Task objective:
Reproduce exactly the lines below from the one containing "Turn this picture of an object into a standalone" through the one containing "OVERRUN = 0.01", including both, and nothing else.

-- Begin Data rows --

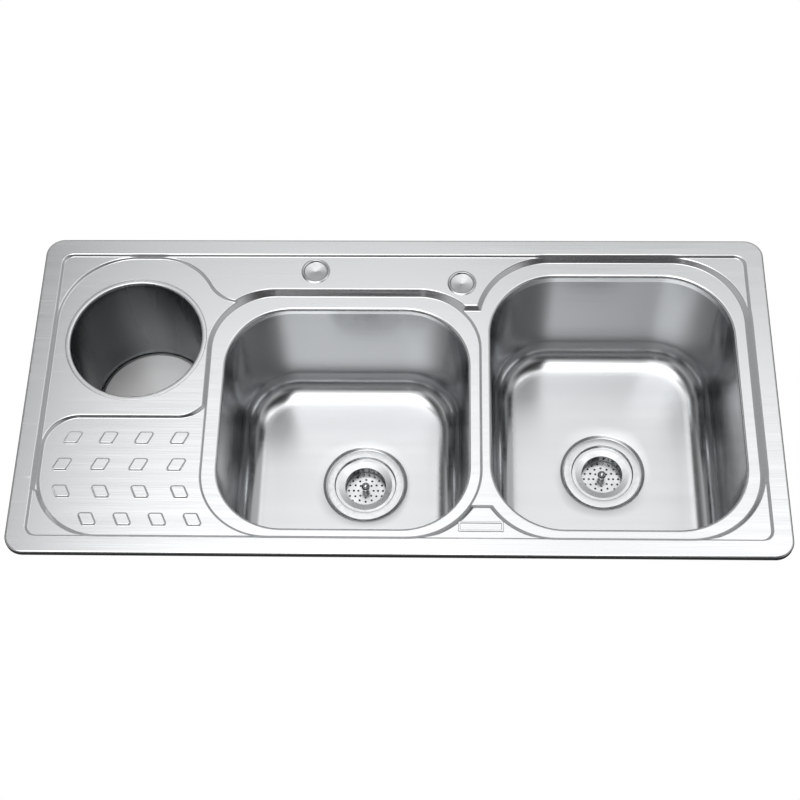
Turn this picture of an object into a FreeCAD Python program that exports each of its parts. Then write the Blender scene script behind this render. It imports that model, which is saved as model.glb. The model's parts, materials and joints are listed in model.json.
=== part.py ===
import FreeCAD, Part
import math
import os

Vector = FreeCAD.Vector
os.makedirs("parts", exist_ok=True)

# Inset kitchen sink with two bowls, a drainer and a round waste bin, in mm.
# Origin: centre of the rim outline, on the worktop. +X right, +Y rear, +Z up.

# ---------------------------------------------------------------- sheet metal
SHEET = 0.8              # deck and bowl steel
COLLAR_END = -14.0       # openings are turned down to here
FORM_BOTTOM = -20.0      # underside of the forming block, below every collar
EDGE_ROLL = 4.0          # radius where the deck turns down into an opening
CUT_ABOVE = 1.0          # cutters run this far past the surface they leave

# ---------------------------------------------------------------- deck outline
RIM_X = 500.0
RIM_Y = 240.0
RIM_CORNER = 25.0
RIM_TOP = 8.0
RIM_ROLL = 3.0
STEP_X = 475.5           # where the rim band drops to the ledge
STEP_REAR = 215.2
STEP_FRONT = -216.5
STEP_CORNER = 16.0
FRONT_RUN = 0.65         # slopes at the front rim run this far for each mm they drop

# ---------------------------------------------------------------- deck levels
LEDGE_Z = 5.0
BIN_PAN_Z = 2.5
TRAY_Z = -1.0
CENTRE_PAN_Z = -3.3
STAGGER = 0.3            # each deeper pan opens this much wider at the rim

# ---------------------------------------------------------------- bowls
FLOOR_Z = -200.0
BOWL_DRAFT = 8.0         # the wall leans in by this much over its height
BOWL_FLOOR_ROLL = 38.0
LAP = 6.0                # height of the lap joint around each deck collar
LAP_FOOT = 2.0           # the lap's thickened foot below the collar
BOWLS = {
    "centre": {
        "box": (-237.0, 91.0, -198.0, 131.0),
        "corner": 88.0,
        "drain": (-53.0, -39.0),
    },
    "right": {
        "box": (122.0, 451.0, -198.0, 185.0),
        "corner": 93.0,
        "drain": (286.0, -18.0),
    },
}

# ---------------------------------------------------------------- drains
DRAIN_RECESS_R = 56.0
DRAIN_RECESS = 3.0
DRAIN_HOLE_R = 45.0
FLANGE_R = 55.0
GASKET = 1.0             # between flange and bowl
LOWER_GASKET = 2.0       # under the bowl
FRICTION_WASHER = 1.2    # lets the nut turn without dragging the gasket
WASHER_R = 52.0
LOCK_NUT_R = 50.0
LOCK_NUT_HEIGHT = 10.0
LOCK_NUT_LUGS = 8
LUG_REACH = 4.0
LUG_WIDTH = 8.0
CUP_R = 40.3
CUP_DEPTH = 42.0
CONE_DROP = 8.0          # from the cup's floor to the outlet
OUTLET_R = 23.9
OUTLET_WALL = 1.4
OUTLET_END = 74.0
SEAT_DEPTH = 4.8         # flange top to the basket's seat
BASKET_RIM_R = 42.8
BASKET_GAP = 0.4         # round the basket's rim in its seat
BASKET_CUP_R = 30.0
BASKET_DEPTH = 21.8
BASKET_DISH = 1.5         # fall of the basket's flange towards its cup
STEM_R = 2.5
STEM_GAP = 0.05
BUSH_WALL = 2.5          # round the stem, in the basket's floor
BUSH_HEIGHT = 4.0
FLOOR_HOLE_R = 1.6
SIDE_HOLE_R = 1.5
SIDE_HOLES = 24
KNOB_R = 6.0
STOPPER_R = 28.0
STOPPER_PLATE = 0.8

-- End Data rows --
-- Begin Data rows --

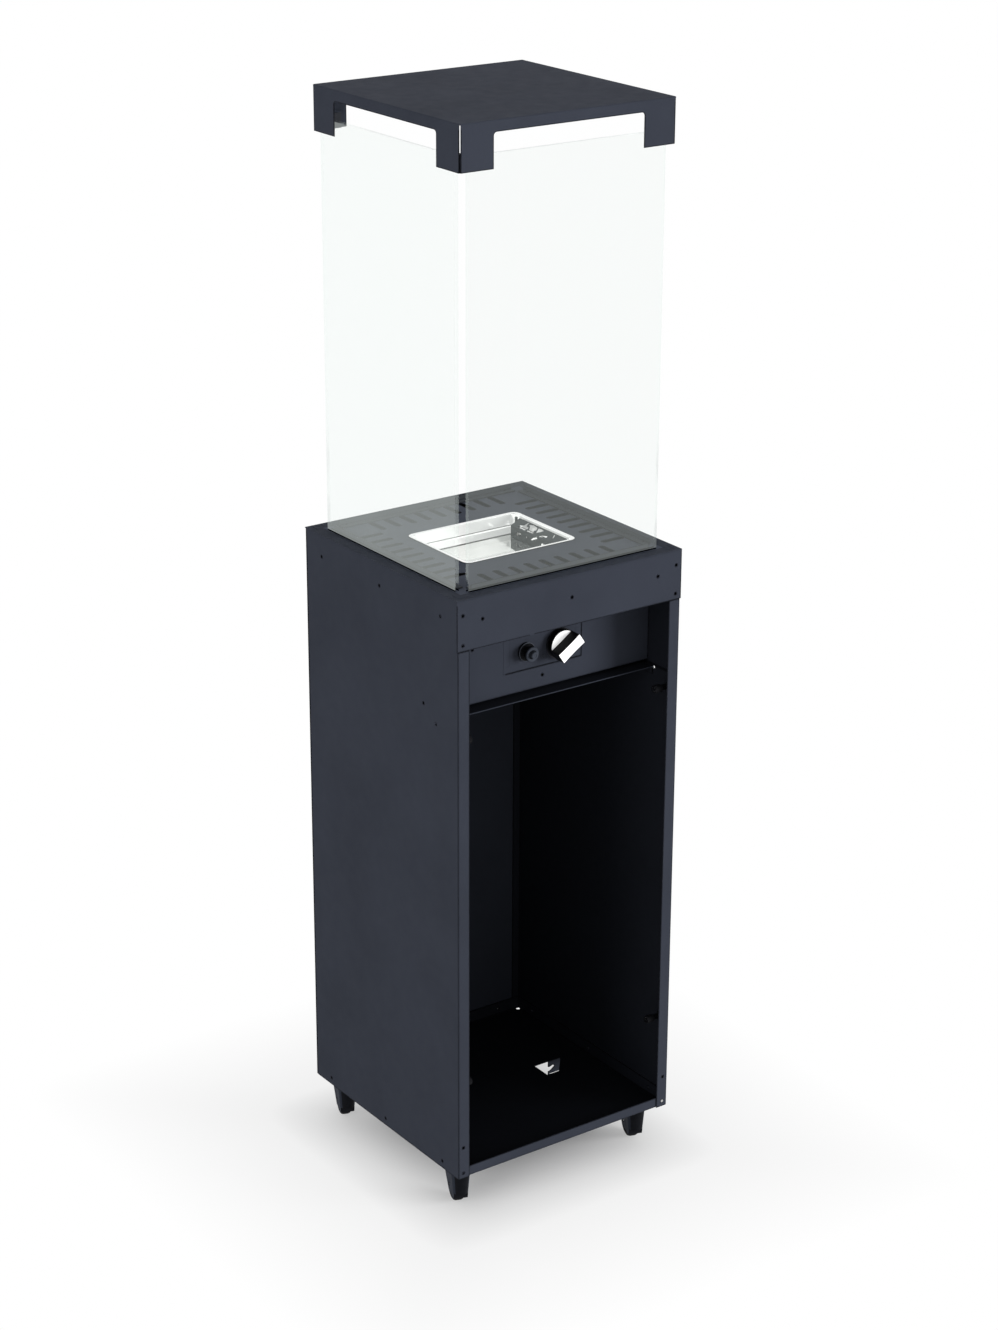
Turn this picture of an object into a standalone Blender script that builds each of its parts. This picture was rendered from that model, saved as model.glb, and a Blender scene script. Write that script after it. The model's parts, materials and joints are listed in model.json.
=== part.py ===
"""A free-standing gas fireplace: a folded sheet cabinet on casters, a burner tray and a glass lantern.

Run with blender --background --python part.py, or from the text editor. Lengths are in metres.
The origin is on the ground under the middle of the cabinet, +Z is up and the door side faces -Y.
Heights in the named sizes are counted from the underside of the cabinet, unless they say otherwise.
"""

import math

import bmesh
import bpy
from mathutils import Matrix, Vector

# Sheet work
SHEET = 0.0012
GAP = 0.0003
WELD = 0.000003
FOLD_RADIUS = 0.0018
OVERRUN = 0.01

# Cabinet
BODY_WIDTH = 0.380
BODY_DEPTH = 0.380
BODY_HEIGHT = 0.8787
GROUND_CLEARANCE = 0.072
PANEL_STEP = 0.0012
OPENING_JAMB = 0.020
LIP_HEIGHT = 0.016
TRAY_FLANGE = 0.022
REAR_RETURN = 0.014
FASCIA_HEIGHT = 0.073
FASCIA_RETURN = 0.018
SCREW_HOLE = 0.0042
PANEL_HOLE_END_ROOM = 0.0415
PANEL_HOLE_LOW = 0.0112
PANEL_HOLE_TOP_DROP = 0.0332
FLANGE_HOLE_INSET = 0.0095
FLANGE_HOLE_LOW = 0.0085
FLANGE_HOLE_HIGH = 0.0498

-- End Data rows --

Solved exercise:
Turn this picture of an object into a standalone Blender script that builds each of its parts. This picture was rendered from that model, saved as model.glb, and a Blender scene script. Write that script after it. The model's parts, materials and joints are listed in model.json.
=== part.py ===
"""A free-standing gas fireplace: a folded sheet cabinet on casters, a burner tray and a glass lantern.

Run with blender --background --python part.py, or from the text editor. Lengths are in metres.
The origin is on the ground under the middle of the cabinet, +Z is up and the door side faces -Y.
Heights in the named sizes are counted from the underside of the cabinet, unless they say otherwise.
"""

import math

import bmesh
import bpy
from mathutils import Matrix, Vector

# Sheet work
SHEET = 0.0012
GAP = 0.0003
WELD = 0.000003
FOLD_RADIUS = 0.0018
OVERRUN = 0.01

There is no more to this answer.